In high school, I took a psychology course where the teacher had us practice different types of listening. First, we had to listen to a classmate tell a story from her weekend without responding at all—no words, no bodily movements, no facial expressions. This was really hard! Second, we had to listen to a story about the classmate’s family, responding only with facial expressions and bodily movements, finding ways to use our bodies and faces to convey our attention and empathy. This felt a bit ridiculous, but I found I really could express a lot without using words. Third, we had to listen to a classmate tell a story about a hobby or pastime she enjoyed, and this time we could only ask questions designed to keep her talking about her story. This was hard, too, because I kept wanting to jump in to tell my conversation partner about the things I enjoy doing.

Going through this exercise really changed how I listened to people. It made me realize how much a person can convey just with their face and body. It also made me realize how hard it is to truly focus on the story of another person, without getting distracted by my own thoughts and feelings, ideas and solutions. Finally, I noticed my own habit of interrupting other people’s stories to tell my own, rather than listening to their story the whole way through.

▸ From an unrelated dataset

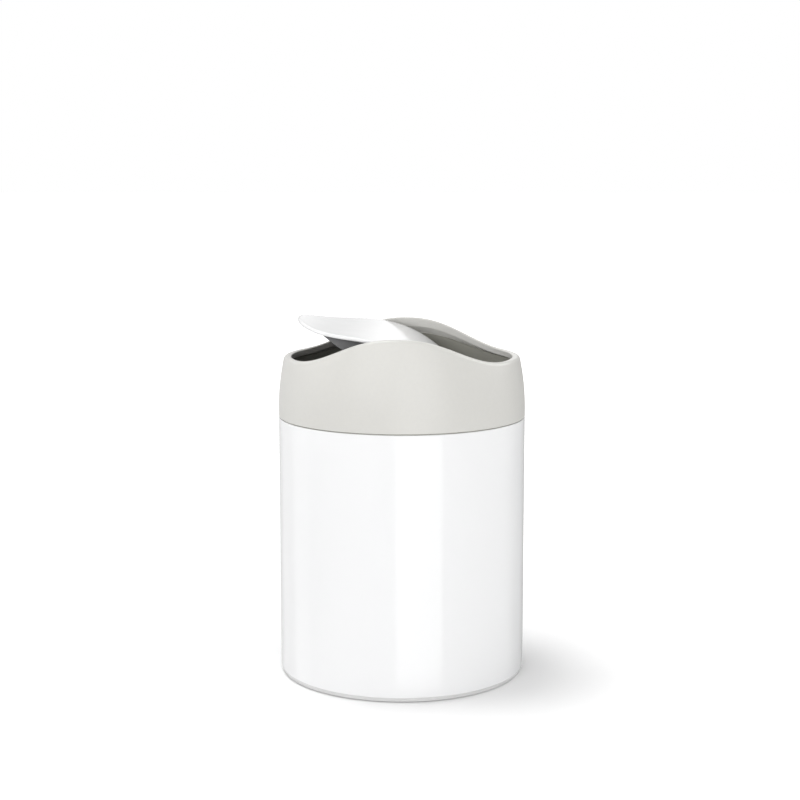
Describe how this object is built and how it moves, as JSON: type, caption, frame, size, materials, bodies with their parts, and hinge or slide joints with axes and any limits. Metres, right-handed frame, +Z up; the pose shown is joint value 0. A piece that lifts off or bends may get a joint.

Functioning as Christ’s ears in the world involves being truly present to people when they are sharing their stories with us. It means putting aside our own concerns long enough to hear deeply what another’s concerns are. It means putting aside our own solutions to another’s problem long enough to ask good questions that can help our friend find her own solution to her problem. It means giving other people time to finish what they are saying before we launch into our own stories. Being a good listener might seem like a simple way to be Christ’s body in the world, but in our fast-paced world, offering good listening to another can be a true gift.

This week make a commitment to being Christ’s listening ears in the world. Pay attention to the type of listener you are. See if you can improve your listening so that you are fully present to your friends and family when they are talking to you.